Sentendo il termine “reportage fotografico” la nostra mente reagisce inondandoci con informazioni storiche e influenze belliche: tutte tematiche precise e ben contestualizzate, abitualmente associate a un genere progettuale tutt’altro che rassicurante. Per cui violenza, crudeltà, scenari apocalittici e dinamiche sanguinose si ergono sulle spalle delle nostre aspettative concettuali, abbandonando così, nelle retrovie figurative, l’eventualità di un linguaggio lievemente ottimistico. Di fatto, è con presupposti simili che il compito assegnato all’artista, ovvero sollevare questi inediti, acquista ancora più rilievo, trasformandosi quasi in un dovere morale nei confronti dell’educazione collettiva. È dunque necessario spingersi oltre le esperienze consolidate per liberarsi finalmente dal giogo del precostituito. Ecco che il lavoro della reporter genovese Martina Bacigalupo rispecchia un interesse meccanico-comunicativo divergente, capace di instradare il pensiero umano verso un rinnovato bacino di conoscenze espressive. Con il progetto “Gulu Real Art Studio”, pubblicato come libro nel 2013, l’autrice ci fornisce uno spaccato della situazione politico-culturale in Uganda e, allo stesso tempo, compie una panoramica insolita sulla rappresentazione fotografica africana. Il suo intento è concentrarsi sulla ritualità quotidiana, a privilegio di una grammatica fatta di attesa e meditazione, per prendere le dovute distanze dalla brutalità contenutistica tipica dell’approccio documentario.

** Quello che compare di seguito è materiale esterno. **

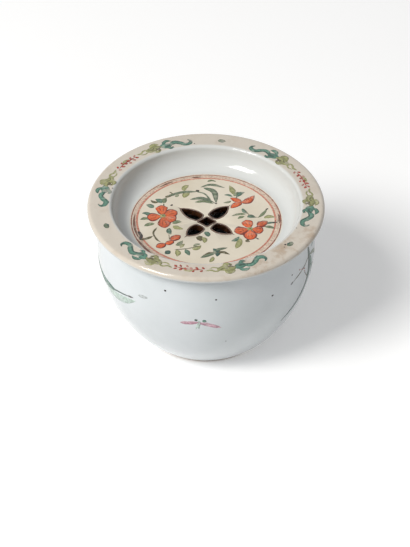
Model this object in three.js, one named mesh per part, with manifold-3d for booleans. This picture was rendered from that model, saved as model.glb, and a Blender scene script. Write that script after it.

Tra le mura del più antico studio fotografico della città di Gulu va compiendosi un’operazione intellettuale di mutilazione fotografica. Le condizioni economiche della popolazione, talmente sconquassate dai continui tumulti governativi, rendono troppo dispendiosa persino la semplice fruizione dei servizi digitali per la produzione di foto tessere. Perciò le persone si accostano al mezzo fotografico ricorrendo a un espediente operativo che le vede posare per un unico scatto (formato 10x15cm), dal quale viene poi ritagliata, senza eccedere nei costi di stampa, la porzione di volto desiderata.
Ecco che Martina si scontra con una serie infinita di soggetti iconograficamente decapitati. Uomini, donne, bambini e piccoli nuclei famigliari appaiono deturpati dagli spettri della propria indigenza. Tuttavia gli stessi abitanti della zona le spiegano che le facce scomparse, enigma percettivo di questi rapimenti identitari, in realtà compiono una metamorfosi formale acquistando nuova vita all’interno di passaporti, nelle documentazioni per i prestiti bancari e persino nei certificati d’iscrizione a scuole e università. Pertanto, attraverso una metodologia appropriativa e contemporaneamente di stampo sociologico, Martina Bacigalupo attiva un processo khöleriano di trasformazione della realtà visiva che le consente di trasmettere, con immagini morfologicamente seriali, difficoltà e risolutezza dei cittadini nord-ugandesi. Sicché ciascuna reliquia fotografica in suo possesso divine sinonimo di una rivoluzione pacifica, combattuta nel silenzio della sala di posa. Così facendo, l’atto stesso di resistere a una condanna non soltanto visiva, ma anche sociale, conferisce ai soggetti ritratti un’aura eroica, una sorta di poetica della speranza abile a eclissarne angoscia e commiserazione.